Data excerpt |
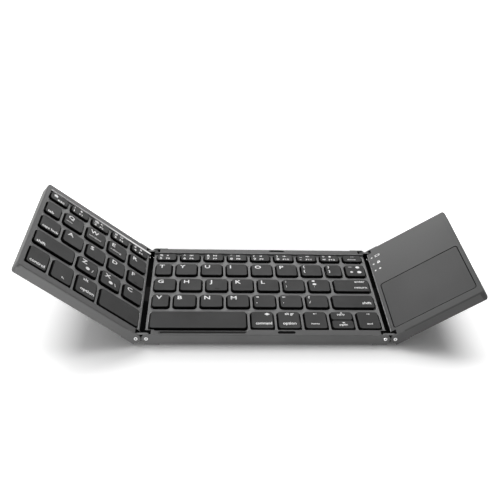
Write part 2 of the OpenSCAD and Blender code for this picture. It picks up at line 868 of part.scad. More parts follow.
at_right_wing() charging_socket();
at_right_wing() right_feet();
at_right_wing() right_wing_pins();
at_left_link() left_links();
at_left_link() left_spine();
at_left_link() left_flat_cable();
at_right_link() right_links();
at_right_link() right_spine();
at_right_link() right_flat_cable();
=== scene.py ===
# %% [markdown]
# # Folding keyboard, dressed in Blender
#
# The keyboard has three sections: a middle with 41 keys, a left wing with 23 keys and a
# right wing with a touchpad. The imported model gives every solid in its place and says
# what moves. This script keeps that frame and adds what makes it look real: softened
# edges, keycaps, printed legends, turned pins, screws, finishes, light and a camera.

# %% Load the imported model
import json
import math

import bmesh
import bpy
import numpy as np
from mathutils import Matrix, Vector

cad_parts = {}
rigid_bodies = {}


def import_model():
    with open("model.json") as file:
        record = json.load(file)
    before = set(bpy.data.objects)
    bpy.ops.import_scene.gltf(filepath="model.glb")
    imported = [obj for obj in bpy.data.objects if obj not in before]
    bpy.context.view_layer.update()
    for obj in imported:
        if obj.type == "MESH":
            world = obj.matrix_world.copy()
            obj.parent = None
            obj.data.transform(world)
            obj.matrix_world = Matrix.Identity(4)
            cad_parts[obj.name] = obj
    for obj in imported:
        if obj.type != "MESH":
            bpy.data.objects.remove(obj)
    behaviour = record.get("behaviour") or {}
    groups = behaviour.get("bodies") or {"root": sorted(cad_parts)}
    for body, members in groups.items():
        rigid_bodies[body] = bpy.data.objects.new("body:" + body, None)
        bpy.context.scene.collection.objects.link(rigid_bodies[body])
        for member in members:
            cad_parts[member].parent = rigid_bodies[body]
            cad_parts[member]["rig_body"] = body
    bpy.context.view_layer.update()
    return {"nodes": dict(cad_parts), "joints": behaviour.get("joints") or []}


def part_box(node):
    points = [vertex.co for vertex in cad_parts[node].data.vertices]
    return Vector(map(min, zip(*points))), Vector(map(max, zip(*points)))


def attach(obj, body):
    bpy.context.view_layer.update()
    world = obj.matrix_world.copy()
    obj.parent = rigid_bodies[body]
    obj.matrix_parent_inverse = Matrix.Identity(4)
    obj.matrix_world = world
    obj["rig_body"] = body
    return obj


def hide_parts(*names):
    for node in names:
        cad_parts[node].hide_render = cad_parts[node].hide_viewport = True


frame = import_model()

nodes = frame["nodes"]
joints = {joint["name"]: joint for joint in frame["joints"]}
MM = 0.001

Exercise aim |
Go back over the listing above and copy exactly the lines that begin at the line with "cad_parts[obj.name] = obj" and stop after the line with "points = [vertex.co"; leave out every other line.

Response to the task |
            cad_parts[obj.name] = obj
    for obj in imported:
        if obj.type != "MESH":
            bpy.data.objects.remove(obj)
    behaviour = record.get("behaviour") or {}
    groups = behaviour.get("bodies") or {"root": sorted(cad_parts)}
    for body, members in groups.items():
        rigid_bodies[body] = bpy.data.objects.new("body:" + body, None)
        bpy.context.scene.collection.objects.link(rigid_bodies[body])
        for member in members:
            cad_parts[member].parent = rigid_bodies[body]
            cad_parts[member]["rig_body"] = body
    bpy.context.view_layer.update()
    return {"nodes": dict(cad_parts), "joints": behaviour.get("joints") or []}


def part_box(node):
    points = [vertex.co for vertex in cad_parts[node].data.vertices]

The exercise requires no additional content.